Yucky

*Trigger warning for anyone involved in infection control*

A bit of a competition between team anaesthesia and the surgeons on Thursday’s acute list. As is strangely typical, acutes that day had a certain flavour, which was very much general surgery. The day before had been vascular, with two amputations in a row, and Tuesday was a neurosurgery day, but for me, it was bowels. The competition was exposure to disgusting body fluids. I know that many people find the mouth and nose, and their liquid contents particularly offensive: saliva, snot, mucous, phlegm (or felgum as my daughter used to pronounce it) – all equally repellent. We had a couple of American orthopaedic registrars who used to call us Goober Doctors (Goober can mean peanut in America but here it’s referring to snot).

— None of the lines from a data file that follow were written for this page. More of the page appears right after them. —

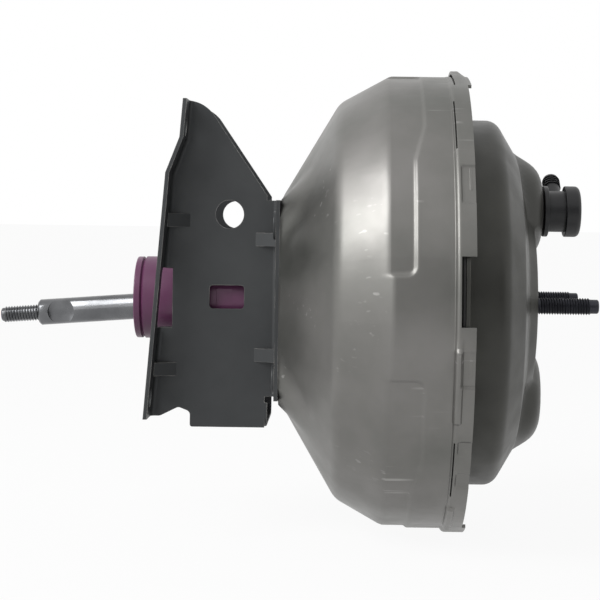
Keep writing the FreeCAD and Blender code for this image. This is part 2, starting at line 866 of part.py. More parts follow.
def valve_body():
    """Moulded valve body: long ported tail, hub flange and front neck."""
    hub_front = piston_web_station + piston_plate_sheet + hub_flange_thickness
    groove = tail_groove_station
    half = tail_groove_half_width
    line = [
        (tail_end_station, tail_bore, 0),
        (tail_end_station, tail_ring_radius, tail_edge),
        (groove - half, tail_ring_radius, 0),
        (groove, tail_ring_radius - tail_groove_depth, 0),
        (groove + half, tail_radius, 0),
        (hub_seat_station, tail_radius, 0),
        (hub_seat_station, hub_seat_radius, 0),
        (piston_web_station + piston_plate_sheet, hub_seat_radius, 0),
        (piston_web_station + piston_plate_sheet, hub_flange_radius, 0),
        (hub_front, hub_flange_radius, tail_edge),
        (hub_front, valve_neck_radius, tail_edge),
        (valve_front_station, valve_neck_radius, tail_edge),
        (valve_front_station, reaction_bore, 0),
        (reaction_floor_station, reaction_bore, 0),
        (reaction_floor_station, plunger_bore, 0),
        (inner_chamber_end, plunger_bore, 0),
        (inner_chamber_end, vacuum_seat_radius - vacuum_seat_width, 0),
        (poppet_chamber_end - vacuum_seat_height, vacuum_seat_radius - vacuum_seat_width, 0),
        (poppet_chamber_end - vacuum_seat_height, vacuum_seat_radius, 0),
        (poppet_chamber_end, vacuum_seat_radius, 0),
        (poppet_chamber_end, poppet_bore, 0),
        (tail_bore_end, poppet_bore, 0),
        (tail_bore_end, tail_bore, 0),
    ]
    body = turned(line)
    cuts = []
    for index in range(air_passage_count):
        angle = 45.0 + index * FULL_TURN / air_passage_count
        point = side_point(poppet_chamber_end - overshoot, air_passage_circle, angle)
        length = hub_front + 2 * overshoot - poppet_chamber_end
        cuts.append(Part.makeCylinder(air_passage_radius, length, point, AXIS_X))
    slot_rear = plunger_waist_station + running_gap - seat_gap
    slot_length = key_thickness + key_travel + 2 * seat_gap
    cuts.append(Part.makeBox(slot_length, key_width + 2 * seat_gap, tail_radius + overshoot,
                             Vector(slot_rear, -key_width / 2.0 - seat_gap,
                                    -tail_radius - overshoot)))
    cuts.append(Part.makeBox(side_pocket_front - side_pocket_rear, tail_radius,
                             side_pocket_top - side_pocket_bottom,
                             Vector(side_pocket_rear, -2 * tail_radius + side_pocket_depth,
                                    side_pocket_bottom)))
    return body.cut(cuts)


def piston_line():
    """Outline of the surface that the diaphragm and its plate share."""
    return [
        (piston_web_station, hub_seat_radius, 0),
        (piston_web_station, piston_web_radius, piston_web_corner),
        (piston_rim_station, piston_rim_radius, piston_rim_corner),
        (piston_rim_station + piston_rim_length, piston_rim_radius, 0),
    ]


def diaphragm_plate():
    """Pressed plate that carries the diaphragm's pressure to the valve body."""
    line = piston_line()
    inner = offset_line(line, piston_plate_sheet)
    return turned(line + inner[::-1])


def diaphragm():
    """Rubber diaphragm from the valve body, over the plate, to the clamped bead at the rim."""
    line = [
        (piston_web_station, hub_seat_radius, 0),
        (piston_web_station, piston_web_radius, piston_web_corner),
        (piston_rim_station, piston_rim_radius, piston_rim_corner),
        (roll_station, roll_radius, roll_corner),
        (bead_station, roll_radius, 0),
    ]
    outer = offset_line(line, -diaphragm_sheet)
    bead_end = front_flange_station - shell_sheet
    bead_radius = rim_radius - shell_sheet
    points = line[:-1]
    points.append((bead_end, roll_radius, bead_corner))
    points.append((bead_end, bead_radius, bead_corner))
    points.append((bead_station, bead_radius, bead_corner))
    points.append((bead_station, outer[-1][1], 0))
    points += outer[-2::-1]
    body = turned(points)
    bumpers = []
    rear = shell_sheet + seat_gap
    front = piston_web_station - diaphragm_sheet + joint_overlap
    for index in range(bumper_count):
        angle = index * FULL_TURN / bumper_count - bumper_span / 2.0
        bumpers.append(ring_sector(rear, front, bumper_radius - bumper_width / 2.0,
                                   bumper_radius + bumper_width / 2.0, angle, bumper_span))
    return fused([body] + bumpers)


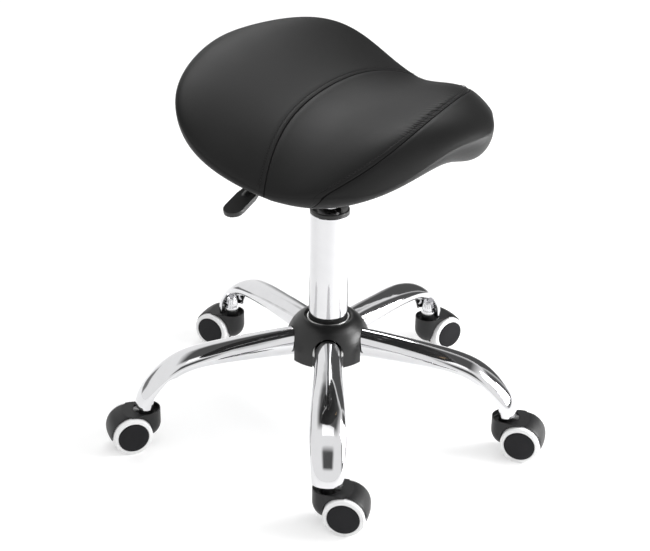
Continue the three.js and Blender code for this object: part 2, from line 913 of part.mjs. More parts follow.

So, yes, I’m afraid dealing with the upper airway and it’s secretions is all part of the job for us. In addition, our second patient of the day also managed to produce some gastric secretions that came up as a bright yellow fountain through the side port of her breathing tube. This is generally considered a bad thing – a bit of harmless regurgitation is no big deal but if it gets aspirated into the lungs, then it can cause damage. She hadn’t eaten for days so this was a bit of bad luck really.  We dealt with it well and promptly but I did end up with a bit of stomach content on my hands. However, thirty minutes later, I considered myself lucky when I looked at the scrub trousers of the surgeon who had been down the bottom end of the table. “Oh you’ve got blood clots on you!” I said. “It’s not just blood” he said, grimly. It was leavened with a mix of mucous and poo, that had managed to slide down past the bottom of his gown. Our next case only escalated the situation, for the surgical team at least. It was a five hour extravaganza that added urine and pus into the mix, due to a rather unfortunate connection between the bowel and the bladder in that patient. At one point, we watched with incredulity from the top end of the table as the surgeons cable tied a plastic lavage/vacuum kit to an opened up section of bowel. The poo that was flushed out mostly ended up in a special plastic container but the surgical registrar ended up wearing some of it.

So, I’m thinking team anaesthesia were the winners on the day.